An Egyptian criminal court sentenced on Monday the Muslim Brotherhood top leader Mohamed Badie, along with other 14 leading group members, to 25 years in prison for inciting violence following the removal of Islamist President Mohamed Morsi last year, the Egyptian state TV reported.

The Brotherhood's supreme guide has similarly been sentenced to 25 years in jail in a different case that involved blocking a road in Qalubiya city, north of the capital Cairo, in July 2013.

Badie has previously been sentenced to death for a couple of times over similar charges but the appealable verdicts haven't been carried and the Grand Mufti once rejected his execution for lack of evidence.

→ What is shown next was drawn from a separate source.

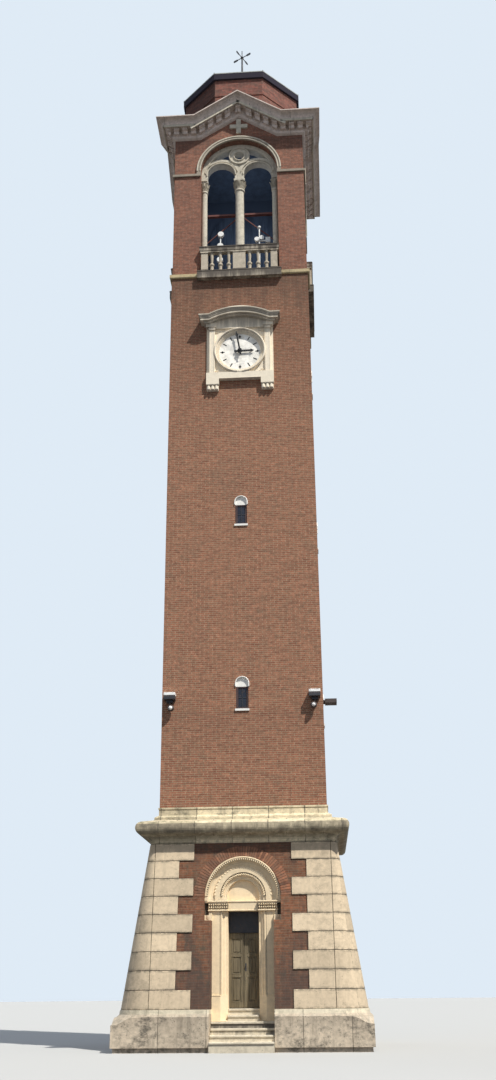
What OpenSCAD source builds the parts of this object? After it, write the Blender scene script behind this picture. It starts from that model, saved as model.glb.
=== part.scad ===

Since the powerful military ousted the Brotherhood's Morsi in early July last year, the country's first democratically-elected president, authorities have been waging a massive crackdown on the group which it designated a terrorist group, leaving nearly 1,000 killed and thousands others arrested.

The Brotherhood was also accused of targeting the army and police with attacks that killed hundreds of security personnel, charges its leaders repeatedly denied.

Morsi himself is on trial on charges including espionage, jailbreak, ordering the killing of protesters, insulting the judiciary and leaking classified documents to Qatar.